___ Data entries ___
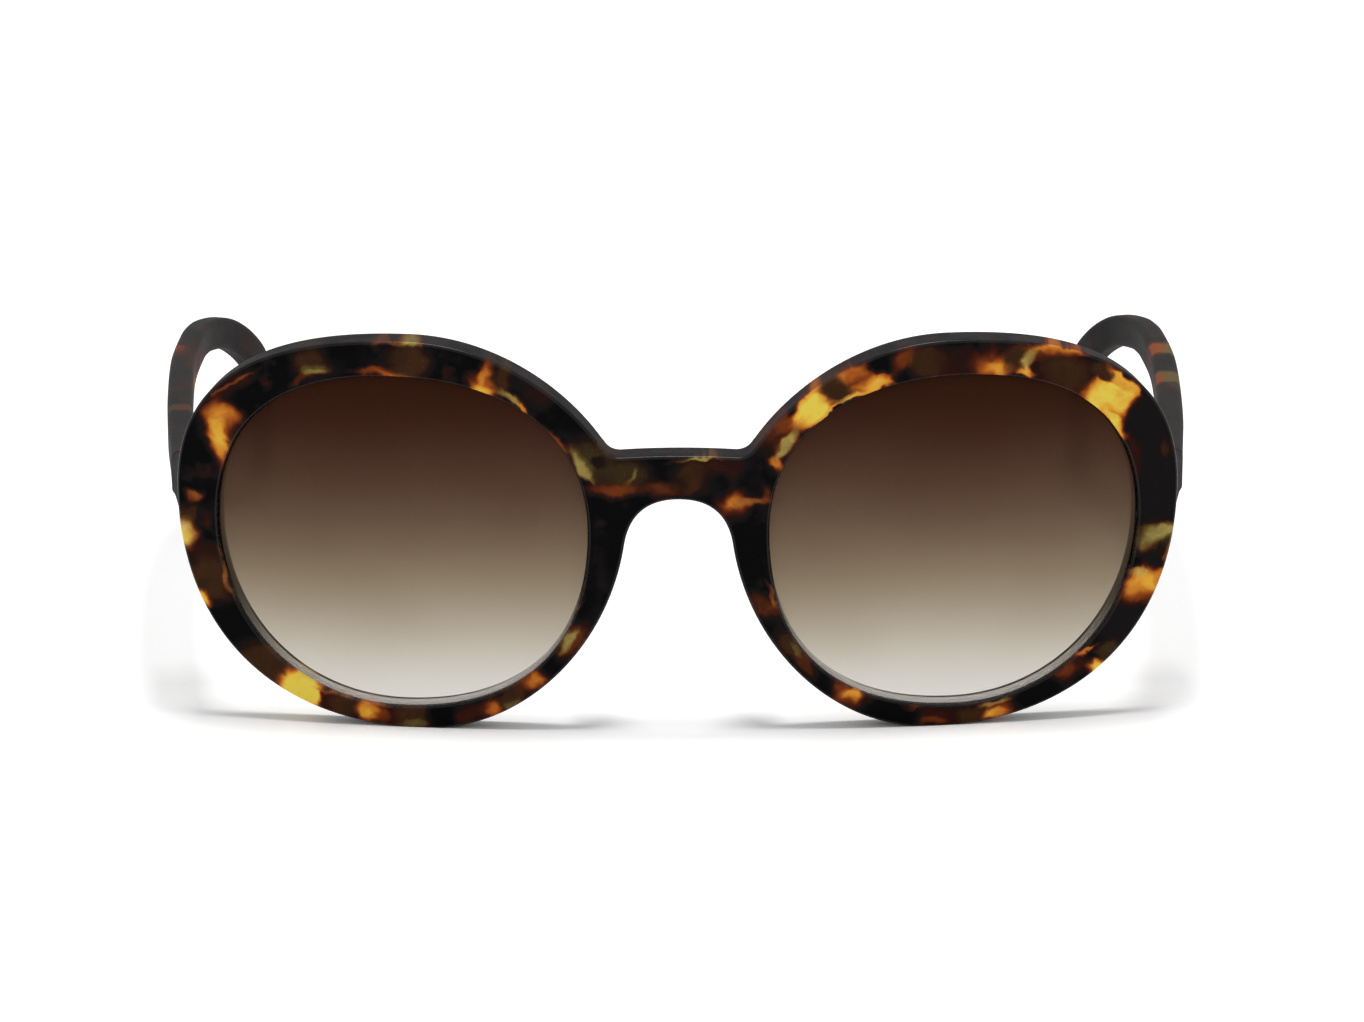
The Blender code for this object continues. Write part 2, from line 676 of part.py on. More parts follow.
def hinge_slider(name, side, look):
    """The eye between the leaf's barrels, with a neck to the rod that runs into the box."""
    half = EYE_HEIGHT / 2
    made = turned(name, cylinder_profile(BARREL_RADIUS, -half, half), look)
    neck_back = SEAT_CLEARANCE + NECK_THICKNESS
    neck_low = (SCREW_SHANK_RADIUS, SEAT_CLEARANCE, -half)
    neck_high = (BOX_OFFSET + ROD_RADIUS + ROD_CLEARANCE, neck_back, half)
    combine(made, block("neck", neck_low, neck_high, look), "UNION")
    bore = turned("bore", cylinder_profile(BORE_RADIUS, -STACK_HEIGHT, STACK_HEIGHT), look)
    combine(made, bore, "DIFFERENCE")
    rod = turned("rod", cylinder_profile(ROD_RADIUS, neck_back - NECK_THICKNESS / 2, ROD_BACK), look)
    combine(made, place(rod, along_rod()), "UNION")
    smooth(made)
    return place(made, at_hinge(side))


def rod_ring(name, side, outer, front, length, look):
    """A ring round the rod, given by its front end and its length."""
    profile = ring_profile(ROD_BORE_RADIUS, outer, front, front + length)
    made = turned(name, profile, look)
    smooth(made)
    return place(made, at_hinge(side) @ along_rod())


def spring_box(name, side, look):
    half_height = BOX_HEIGHT / 2
    low = (BOX_OFFSET - BOX_WIDTH / 2, BOX_FRONT, -half_height)
    high = (BOX_OFFSET + BOX_WIDTH / 2, BOX_FRONT + BOX_LENGTH, half_height)
    made = block(name, low, high, look)
    bore_end = BOX_FRONT + BOX_BORE_DEPTH
    bore = turned("bore", cylinder_profile(BOX_BORE_RADIUS, BOX_FRONT - OVERRUN, bore_end), look)
    combine(made, place(bore, along_rod()), "DIFFERENCE")
    hole_radius = BOX_SCREW_RADIUS + HINGE_CLEARANCE
    hole = turned("hole", cylinder_profile(hole_radius, -OVERRUN, OVERRUN), look)
    combine(made, place(hole, across_box()), "DIFFERENCE")
    smooth(made)
    return place(made, at_hinge(side))


def across_box():
    """Turns the local Z axis to point inwards, through the box and its screw."""
    return Matrix.Translation((BOX_OFFSET, BOX_SCREW_BACK, 0)) @ Matrix.Rotation(-math.pi / 2, 4, "Y")


def box_screw(name, side, look):
    seat = BOX_WIDTH / 2 + HINGE_CLEARANCE
    length = seat + BOX_WIDTH / 2 + SEAT_CLEARANCE + BOX_SCREW_BITE
    made = slotted_screw(
        name, BOX_SCREW_RADIUS, BOX_SCREW_HEAD_RADIUS, length, BOX_SCREW_HEAD_HEIGHT, look
    )
    place(made, Matrix.Translation((0, 0, seat)))
    return place(made, at_hinge(side) @ across_box())


def coil_spring(name, side, look):
    """One unbroken helix round the rod, between the stop ring and the end collar."""
    steps = SPRING_TURNS * SPRING_TURN_POINTS
    length = SPRING_LENGTH - 2 * SPRING_WIRE_RADIUS
    start = SPRING_FRONT + SPRING_WIRE_RADIUS
    rise = length / steps
    turn = 2 * math.pi / SPRING_TURN_POINTS
    lean = math.atan2(rise, SPRING_RADIUS * turn)
    sections = []
    for step in range(steps + 1):
        angle = step * turn
        radial = Vector((math.cos(angle), math.sin(angle), 0))
        tangent = Vector((-math.sin(angle), math.cos(angle), 0)) * math.cos(lean)
        tangent.z = math.sin(lean)
        upright = radial.cross(tangent)
        centre = radial * SPRING_RADIUS + Vector((0, 0, start + step * rise))
        section = []
        for i in range(SPRING_SIDES):
            around = 2 * math.pi * i / SPRING_SIDES
            offset = radial * math.cos(around) + upright * math.sin(around)
            section.append(centre + offset * SPRING_WIRE_RADIUS)
        sections.append(section)
    made = loft(name, sections, look)
    smooth(made, WIRE_SHARP_ABOVE)
    return place(made, at_hinge(side) @ along_rod())


def temple_rows():
    """Hinge offsets of the temple's middle line and its section sizes, closely stepped."""
    middle = TEMPLE_BUTT_INNER + TEMPLE_BUTT_WIDTH / 2
    drop = hinge_point().z - TEMPLE_TIP_LEVEL
    knots = []
    for along, out, hook, down, taper in TEMPLE_PATH_SHARES:
        width = TEMPLE_BUTT_WIDTH + taper * (TEMPLE_TIP_WIDTH - TEMPLE_BUTT_WIDTH)
        height = TEMPLE_BUTT_HEIGHT + taper * (TEMPLE_TIP_HEIGHT - TEMPLE_BUTT_HEIGHT)
        x = middle + out * TEMPLE_BOW - hook * TEMPLE_HOOK
        y = SEAT_CLEARANCE + along * TEMPLE_REACH
        knots.append(np.array((x, y, -down * drop, width, height)))
    knots = [2 * knots[0] - knots[1]] + knots + [2 * knots[-1] - knots[-2]]
    rows = []
    for i in range(1, len(knots) - 2):
        before, here, there, after = knots[i - 1 : i + 3]
        for step in range(TEMPLE_STEPS):
            s = step / TEMPLE_STEPS
            smooth_path = (
                2 * here
                + (there - before) * s
                + (2 * before - 5 * here + 4 * there - after) * s**2
                + (3 * here - before - 3 * there + after) * s**3
            )
            rows.append(smooth_path / 2)
    rows.append(knots[-2])
    return rows


def temple_sections():
    rows = temple_rows()
    sections = []
    for i, row in enumerate(rows):
        centre = Vector(row[:3])
        ahead = Vector(rows[min(i + 1, len(rows) - 1)][:3]) - Vector(rows[max(i - 1, 0)][:3])
        if i == 0:
            ahead = Vector((0, 1, 0))
        sections.append(temple_section(centre, ahead, row[3], row[4]))
    end, before = Vector(rows[-1][:3]), Vector(rows[-2][:3])
    ahead = (end - before).normalized()
    for along, size in TIP_ROUND_SHARES:
        centre = end + ahead * along * TEMPLE_TIP_WIDTH / 2
        sections.append(temple_section(centre, ahead, TEMPLE_TIP_WIDTH, TEMPLE_TIP_HEIGHT, size))
    return sections


def temple_section(centre, ahead, width, height, size=1.0):
    ahead = ahead.normalized()
    out = ahead.cross(Vector((0, 0, 1))).normalized()
    up = out.cross(ahead)
    outline = rounded_rectangle(width * size, height * size, TEMPLE_CORNER * size)
    return [centre + out * x + up * z for x, z in outline]


def temple(name, side, look):
    """The side arm, with a pocket in its inner face for the spring box."""
    made = loft(name, temple_sections(), look)
    gap = SEAT_CLEARANCE
    half = BOX_HEIGHT / 2 + gap
    low = (-OVERRUN, -OVERRUN, -half)
    high = (BOX_OFFSET + BOX_WIDTH / 2 + gap, BOX_FRONT + BOX_LENGTH + gap, half)
    combine(made, block("pocket", low, high, look), "DIFFERENCE")
    pilot_radius = BOX_SCREW_RADIUS + HINGE_CLEARANCE
    pilot_end = BOX_WIDTH / 2 + gap + BOX_SCREW_BITE + HINGE_CLEARANCE
    pilot = turned("pilot", cylinder_profile(pilot_radius, -pilot_end, 0), look)
    combine(made, place(pilot, across_box()), "DIFFERENCE")
    place(made, at_hinge(side))
    cut_foot(made, look)
    smooth(made)
    return made


def axis_empty(name, position):
    made = bpy.data.objects.new(name, None)
    made.empty_display_size = BOX_LENGTH
    made.location = position
    bpy.context.collection.objects.link(made)
    return made


def carry(parent, *pieces):
    """Hang pieces on a parent empty, with their meshes measured from its place."""
    bpy.context.view_layer.update()
    back = parent.matrix_world.inverted()
    for piece in pieces:
        piece.data.transform(back)
        piece.parent = parent


def stand_on_origin(tops, pieces):
    """Move the whole object so that the middle of its footprint lies over the origin."""
    bpy.context.view_layer.update()
    corners = [piece.matrix_world @ vertex.co for piece in pieces for vertex in piece.data.vertices]
    corners = np.array(corners)
    low, high = corners.min(axis=0), corners.max(axis=0)
    shift = Vector((-(low[0] + high[0]) / 2, -(low[1] + high[1]) / 2, -low[2]))
    for top in tops:
        top.location += shift
    bpy.context.view_layer.update()


def side_pieces(label, side, looks):
    """The lens, hinge and temple of one side, hung on the axes that they move on."""
    fixed = [
        lens(f"{label}_lens", side, looks["lens"]),
        hinge_leaf(f"{label}_hinge_leaf", side, looks["brass"]),
        hinge_screw(f"{label}_hinge_screw", side, looks["steel"]),
    ]
    collar_radius = BOX_BORE_RADIUS - HINGE_CLEARANCE - HINGE_CLEARANCE / 2
    ring_radius = BOX_BORE_RADIUS - HINGE_CLEARANCE
    ring_front = BOX_FRONT + HINGE_CLEARANCE
    folding = [
        hinge_slider(f"{label}_hinge_slider", side, looks["steel"]),
        rod_ring(
            f"{label}_rod_end_collar", side, collar_radius, COLLAR_FRONT, END_COLLAR_LENGTH, looks["steel"]
        ),
    ]
    sliding = [
        temple(f"{label}_temple", side, looks["frame"]),
        spring_box(f"{label}_spring_box", side, looks["brass"]),
        rod_ring(
            f"{label}_stop_ring", side, ring_radius, ring_front, STOP_RING_LENGTH, looks["steel"]
        ),
        box_screw(f"{label}_box_screw", side, looks["steel"]),
        coil_spring(f"{label}_coil_spring", side, looks["steel"]),
    ]
    hinge = at_hinge(side) @ Vector((0, 0, 0))
    fold_axis = axis_empty(f"{label}_fold_axis", hinge)
    slide_axis = axis_empty(f"{label}_slide_axis", at_hinge(side) @ Vector((BOX_OFFSET, 0, 0)))
    carry(fold_axis, *folding)
    carry(slide_axis, *sliding)
    slide_axis.parent = fold_axis
    slide_axis.location -= fold_axis.location
    return fixed, folding + sliding, [fold_axis, slide_axis]


def main():
    for made in list(bpy.data.objects):
        bpy.data.objects.remove(made)
    looks = {
        "frame": material("printed_tortoise", (0.055, 0.030, 0.016), 0.42),
        "lens": material("gradient_lens", (0.30, 0.20, 0.14), 0.05, transmission=0.9),
        "steel": material("steel", (0.62, 0.61, 0.59), 0.25, metallic=1.0),
        "brass": material("nickel_silver", (0.66, 0.61, 0.52), 0.32, metallic=1.0),
    }
    front = front_frame(looks["frame"])
    tops, pieces = [front], [front]
    axes = []
    for label, side in (("right", 1), ("left", -1)):
        fixed, moving, empties = side_pieces(label, side, looks)
        tops += fixed + empties[:1]
        pieces += fixed + moving
        axes += empties
    stand_on_origin(tops, pieces)
    for empty in axes:
        print(empty.name, [round(value / MM, 3) for value in empty.matrix_world.translation])


main()
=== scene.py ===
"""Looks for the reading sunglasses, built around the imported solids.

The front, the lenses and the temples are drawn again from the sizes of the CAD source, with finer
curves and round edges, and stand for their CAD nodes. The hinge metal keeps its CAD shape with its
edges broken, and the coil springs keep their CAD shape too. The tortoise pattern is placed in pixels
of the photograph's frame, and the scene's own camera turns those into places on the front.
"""

import math

import bpy
import numpy as np
from mathutils import Matrix, Vector, geometry


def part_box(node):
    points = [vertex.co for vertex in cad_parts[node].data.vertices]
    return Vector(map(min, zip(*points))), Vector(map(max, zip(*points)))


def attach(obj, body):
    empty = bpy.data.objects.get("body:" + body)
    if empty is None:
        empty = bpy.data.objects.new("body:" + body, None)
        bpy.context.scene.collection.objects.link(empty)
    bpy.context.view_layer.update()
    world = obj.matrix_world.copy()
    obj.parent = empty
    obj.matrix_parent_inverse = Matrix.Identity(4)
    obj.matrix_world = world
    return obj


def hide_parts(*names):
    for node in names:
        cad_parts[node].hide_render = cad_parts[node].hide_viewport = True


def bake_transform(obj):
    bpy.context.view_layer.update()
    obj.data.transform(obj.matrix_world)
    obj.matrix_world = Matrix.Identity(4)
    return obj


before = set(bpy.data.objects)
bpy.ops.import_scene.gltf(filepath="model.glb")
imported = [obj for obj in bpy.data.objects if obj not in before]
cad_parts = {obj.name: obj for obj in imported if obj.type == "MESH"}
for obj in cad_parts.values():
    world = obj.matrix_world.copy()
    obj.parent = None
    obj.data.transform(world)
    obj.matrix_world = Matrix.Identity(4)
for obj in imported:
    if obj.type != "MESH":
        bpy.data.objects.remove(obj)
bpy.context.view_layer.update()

MM = 0.001

# Photograph: the image, and a camera that sees the object as it does
IMAGE_WIDTH = 1364
IMAGE_HEIGHT = 1022
FOCAL_PIXELS = 5656
SENSOR_WIDTH = 36
TARGET = Vector((0.0005, -0.07025, 0.0329))
CAMERA_PLACE = Vector((-0.008, -0.83926, 0.25341))

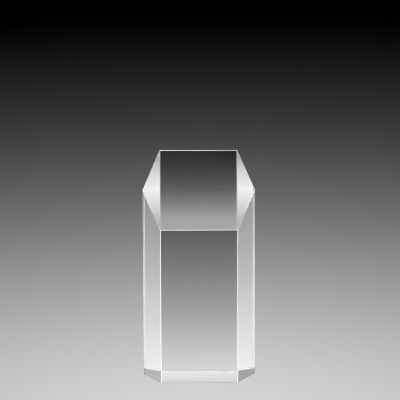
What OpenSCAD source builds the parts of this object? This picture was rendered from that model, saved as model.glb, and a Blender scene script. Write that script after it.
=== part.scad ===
// A crystal award cut from one block of clear optical crystal: a six-sided
// column, wider than it is deep, whose top is ground to one plane that falls
// from the back edge to the front edge. Every edge is eased by a narrow bevel,
// and the sharp back edge of the top is eased by a narrow level flat.
//
// Millimetres. +Z is up, the front faces -Y, and the origin is the centre of
// the base, on the surface that the award stands on.

/* [Block] */
// Overall height, at the back edge
height = 152.4; // [125:0.2:220]
// Width across the two side corners, before bevelling
width = 76; // [68:0.5:110]
// Width of the front face, and of the back face, before bevelling
face_w = 52; // [30:0.5:62]
// Depth from the front face to the back face
depth = 40; // [25:0.5:60]

/* [Slanted top] */
// Height of the front edge, before bevelling
front_h = 107.2; // [70:0.1:115]
// Depth of the level flat along the back edge
flat_d = 1.2; // [0.4:0.1:3]

/* [Edges] */
// Width of the bevel on every other edge
bevel_w = 0.6; // [0.3:0.1:2]

/* [Hidden] */

// The block is what is left of a rough one after it is cut back to each of its
// planes. A plane is [outward normal, distance from the origin].
function unit(v) = v / norm(v);
function plane(normal, point) = [unit(normal), unit(normal) * point];

// The six upright faces, in order round the column from the front.
half_w = width / 2;
half_d = depth / 2;
corner_x = half_w - face_w / 2;
function slope_face(x, y) = plane([x * half_d, y * corner_x, 0], [x * half_w, 0, 0]);
upright_faces = [
    plane([0, -1, 0], [0, -half_d, 0]),
    slope_face(1, -1),
    slope_face(1, 1),
    plane([0, 1, 0], [0, half_d, 0]),
    slope_face(-1, 1),
    slope_face(-1, -1),
];
last_face = len(upright_faces) - 1;
back_index = 3;

// The base, and the top plane, from the front edge up to the level flat.
base_face = plane([0, 0, -1], [0, 0, 0]);
top_face = plane([0, front_h - height, depth - flat_d], [0, -half_d, front_h]);

// The bevel between two faces is square to the line that halves their angle. It
// is set back from the sharp edge until its own width is bevel_w.
function bevel(a, b) =
    let (
        both = a[0] + b[0],
        turn = acos(a[0] * b[0]),
        setback = bevel_w / 2 * tan(turn / 2)
    )
    [unit(both), (a[1] + b[1]) / norm(both) - setback];

upright_bevels = [
    for (i = [0:last_face])
        bevel(upright_faces[i], upright_faces[i == last_face ? 0 : i + 1])
];
base_bevels = [for (face = upright_faces) bevel(face, base_face)];
top_bevels = [
    for (i = [0:last_face])
        if (i != back_index) bevel(upright_faces[i], top_face)
];

// Everything outside one plane, as a slab far larger than the block.
module outside(cut_plane) {
    normal = cut_plane[0];
    reach = 2 * (height + width);
    rotate([0, acos(normal.z), atan2(normal.y, normal.x)])
        translate([-reach / 2, -reach / 2, cut_plane[1]])
            cube([reach, reach, reach]);
}

// The whole award. The rough block's own top is the level flat.
module crystal_block() {
    color("aliceblue")
        difference() {
            translate([-width, -depth, 0])
                cube([2 * width, 2 * depth, height]);
            for (cut_plane = concat(upright_faces, [top_face], upright_bevels, base_bevels, top_bevels))
                outside(cut_plane);
        }
}

crystal_block();
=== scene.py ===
"""A clear crystal award on a pale floor, in plain, soft studio light.

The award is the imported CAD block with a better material. A clear block shows only what
stands round it, so the rest of the script is its small studio: a floor, graded cards
round the block, and light panels off its side faces. Each card is seen only in light that
has come through the block, or only in light that its faces mirror, so none of them shows
beside it. Everything is in metres, with the front of the block towards -Y.
"""

import math

import bpy
from mathutils import Matrix, Vector


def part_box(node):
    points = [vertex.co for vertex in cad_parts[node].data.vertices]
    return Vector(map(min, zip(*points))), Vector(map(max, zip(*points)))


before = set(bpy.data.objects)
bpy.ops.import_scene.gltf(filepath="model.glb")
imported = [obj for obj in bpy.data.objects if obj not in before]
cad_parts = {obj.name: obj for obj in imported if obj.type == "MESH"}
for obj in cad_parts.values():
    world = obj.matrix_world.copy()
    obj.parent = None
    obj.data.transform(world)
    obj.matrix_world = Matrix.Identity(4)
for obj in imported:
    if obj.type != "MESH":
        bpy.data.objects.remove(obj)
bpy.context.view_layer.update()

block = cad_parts["crystal_block"]
low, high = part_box("crystal_block")
HALF_DEPTH = (high.y - low.y) / 2

# The camera: a long lens, a little above the block. Angles are in degrees.
CAMERA_DISTANCE = 2.213
CAMERA_ELEVATION = 14.66
CAMERA_AZIMUTH = -0.54
CAMERA_ROLL = -0.17
CAMERA_LENS = 295.95
SENSOR_WIDTH = 36.0
CAMERA_TARGET = Vector((0.00085, 0.0, 0.1228))

# The crystal. Its polished facets face in five directions, or straight away from one of
# them. Two directions are the same where their dot product is at least this.
CRYSTAL_IOR = 1.517
FACET_DIRECTIONS = 5
SAME_DIRECTION = 0.9995

# The finely ground bevels and the level flat along the back of the top. A whiteness of 0
# is clear, and 1 is white. The white is partly the milk of the grinding and partly a painted
# highlight, strongest on the upright front and back edges. A bevel seen from within the
# block is dimmed, a painted shade, but one round the base, which then tilts up by at least
# the given amount, is a little white there, a painted highlight.
GROUND_ROUGHNESS = 0.3
GROUND_AND_HIGHLIGHT_WHITE = 0.75
FLAT_WHITE_AND_HIGHLIGHT = 0.9
BASE_BEVEL_HIGHLIGHT = 0.3
BASE_BEVEL_TILT = 0.5
INSIDE_PAINTED_SHADE = 0.9
GRAIN_SCALE = 9000.0
GRAIN_DETAIL = 2
GRAIN_DEPTH = 0.35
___
**What is expected**
Output exactly those lines that lie from the line with "is the level flat." through the line with "HALF_DEPTH = (high.y - low.y) / 2", with both of those lines included.

**Result of the exercise**
// The whole award. The rough block's own top is the level flat.
module crystal_block() {
    color("aliceblue")
        difference() {
            translate([-width, -depth, 0])
                cube([2 * width, 2 * depth, height]);
            for (cut_plane = concat(upright_faces, [top_face], upright_bevels, base_bevels, top_bevels))
                outside(cut_plane);
        }
}

crystal_block();
=== scene.py ===
"""A clear crystal award on a pale floor, in plain, soft studio light.

The award is the imported CAD block with a better material. A clear block shows only what
stands round it, so the rest of the script is its small studio: a floor, graded cards
round the block, and light panels off its side faces. Each card is seen only in light that
has come through the block, or only in light that its faces mirror, so none of them shows
beside it. Everything is in metres, with the front of the block towards -Y.
"""

import math

import bpy
from mathutils import Matrix, Vector


def part_box(node):
    points = [vertex.co for vertex in cad_parts[node].data.vertices]
    return Vector(map(min, zip(*points))), Vector(map(max, zip(*points)))


before = set(bpy.data.objects)
bpy.ops.import_scene.gltf(filepath="model.glb")
imported = [obj for obj in bpy.data.objects if obj not in before]
cad_parts = {obj.name: obj for obj in imported if obj.type == "MESH"}
for obj in cad_parts.values():
    world = obj.matrix_world.copy()
    obj.parent = None
    obj.data.transform(world)
    obj.matrix_world = Matrix.Identity(4)
for obj in imported:
    if obj.type != "MESH":
        bpy.data.objects.remove(obj)
bpy.context.view_layer.update()

block = cad_parts["crystal_block"]
low, high = part_box("crystal_block")
HALF_DEPTH = (high.y - low.y) / 2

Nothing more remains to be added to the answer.